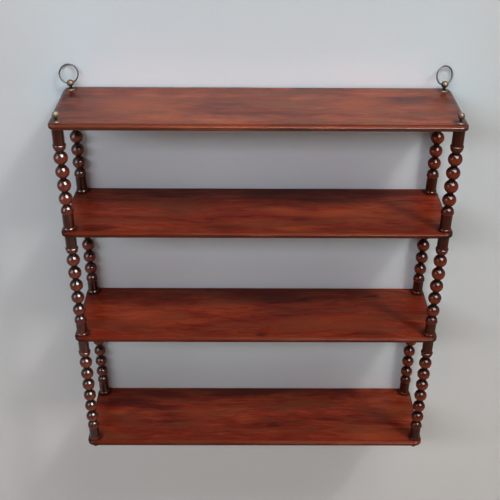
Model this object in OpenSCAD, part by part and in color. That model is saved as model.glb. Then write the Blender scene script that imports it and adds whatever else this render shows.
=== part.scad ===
// Four-shelf mahogany wall shelf on bobbin-turned posts, hung by two brass rings.
// +X is to the right, +Y is towards the wall and +Z is up. The origin is on the wall's plane,
// at the middle of the top shelf's back edge.

/* [Shelves] */
// Width of each shelf, left to right
shelf_w = 626; // [540:1:720]
// Depth of each shelf, front to back
shelf_d = 152.5; // [130:0.5:190]
// Overall height, from the soles of the feet to the top shelf's face
overall_h = 661; // [630:1:720]
// Thickness of each shelf
shelf_t = 9; // [7:0.5:14]
// Radius of the rounded corners, seen from above
corner_r = 13; // [8:0.5:20]
// Radius of the round along each upper edge
top_round = 2.4; // [1:0.1:4]
// Radius of the round along each lower edge
under_round = 1.4; // [0.5:0.1:3]
// Clear height of the bottom tier
bottom_clear = 236; // [215:1:255]
// Clear height of the middle tier; the top tier takes the rest of the overall height
middle_clear = 201; // [185:1:220]

/* [Turned posts] */
// Post axes in from the ends of the shelves
end_inset = 13; // [11:0.5:40]
// Front post axes in from the front edges
front_inset = 13.5; // [11:0.5:35]
// Back post axes in from the back edges
back_inset = 11.5; // [11:0.5:35]
// Diameter of each bead
bead_d = 22; // [18:0.5:23.5]
// Diameter of the necks between beads
neck_d = 9.6; // [7:0.2:13]
// Bead spacing in the bottom tier
bottom_pitch = 25.4; // [22:0.1:32]
// Bead spacing in the middle tier
middle_pitch = 25; // [22:0.1:32]
// Bead spacing in the top tier
top_pitch = 23.5; // [22:0.1:32]
// Diameter of the plain foot and collar of each post
shaft_d = 18; // [14:0.2:19.6]
// Height of the plain foot in the bottom tier
bottom_plain = 29; // [20:0.5:40]
// Height of the plain foot in the middle tier
middle_plain = 26; // [18:0.5:40]
// Height of the plain foot in the top tier
top_plain = 30; // [20:0.5:40]
// Shortest collar left above the beads
collar_min = 15; // [8:0.5:24]
// Diameter of the ring at the base of each post
base_ring_d = 20.6; // [18.8:0.2:24]
// Height of the ring at the base of each post
base_ring_h = 4.5; // [3:0.1:7]
// Radius of the hollow above the base ring
cove_r = 1.2; // [0.6:0.1:2]
// Diameter of the rings that border the beads
bead_ring_d = 20.8; // [20.2:0.2:24]
// Height of the rings that border the beads
bead_ring_h = 3.6; // [2:0.1:6]
// Diameter of the domes at both ends of the beads
dome_d = 20; // [16:0.2:20.4]
// Length of the neck above the lower dome
lower_neck = 2.5; // [1:0.1:8]
// Length of the neck under the upper dome in the bottom tier
bottom_upper_neck = 4; // [0.5:0.1:8]
// Length of the neck under the upper dome in the middle tier
middle_upper_neck = 2.6; // [0.5:0.1:8]
// Length of the neck under the upper dome in the top tier
top_upper_neck = 1; // [0.5:0.1:8]

/* [Joinery] */
// Diameter of the spigot on top of each post and foot
spigot_d = 9; // [7:0.2:10]
// Radial clearance of a spigot in a shelf and in a socket
spigot_fit = 0.1; // [0.05:0.05:0.3]
// Length of a spigot inside the foot of the next post
spigot_grip = 14; // [8:0.5:18]
// Spare depth at the end of each socket
socket_spare = 1; // [0.5:0.1:3]
// Depth of a top spigot's end below the top shelf's face
spigot_sunk = 0.5; // [0.3:0.1:2]

/* [Turned feet] */
// Height of each foot under the bottom shelf
foot_h = 12; // [9:0.5:20]
// Diameter of a foot's collar against the shelf
foot_collar_d = 13; // [11:0.2:18]
// Height of a foot's collar
foot_collar_h = 2.4; // [1.5:0.1:4]
// Diameter of a foot's neck
foot_neck_d = 6.6; // [5:0.2:8]
// Diameter of a foot's ball
foot_ball_d = 10.4; // [8.4:0.2:14]
// Diameter of the flat that a foot stands on
foot_sole_d = 6; // [4:0.2:8]

/* [Brass finials] */
// Diameter of a finial's domed base
finial_base_d = 11.4; // [10:0.2:15]
// Height of a finial's domed base
finial_base_h = 2.4; // [1.5:0.1:4]
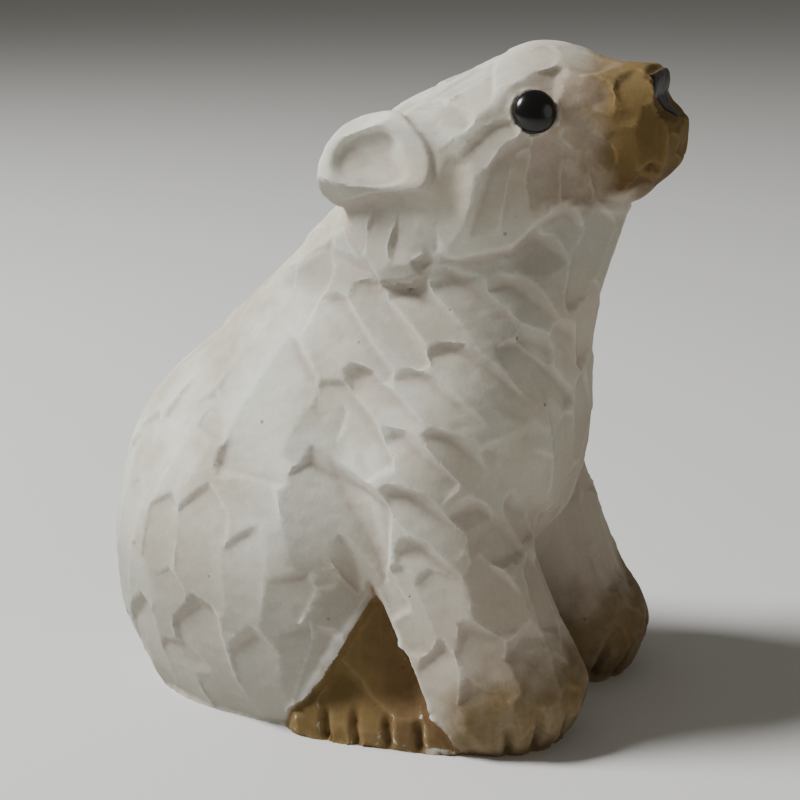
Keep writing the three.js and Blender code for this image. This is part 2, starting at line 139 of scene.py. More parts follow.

○ ○ ○

*Objective*. Restate exactly the records above from their first line through the line that holds "shelf's back edge.", please, including both and leaving out all others.

*The completed task*.
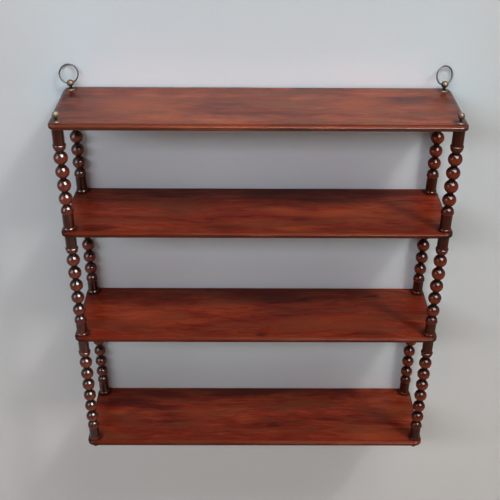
Model this object in OpenSCAD, part by part and in color. That model is saved as model.glb. Then write the Blender scene script that imports it and adds whatever else this render shows.
=== part.scad ===
// Four-shelf mahogany wall shelf on bobbin-turned posts, hung by two brass rings.
// +X is to the right, +Y is towards the wall and +Z is up. The origin is on the wall's plane,
// at the middle of the top shelf's back edge.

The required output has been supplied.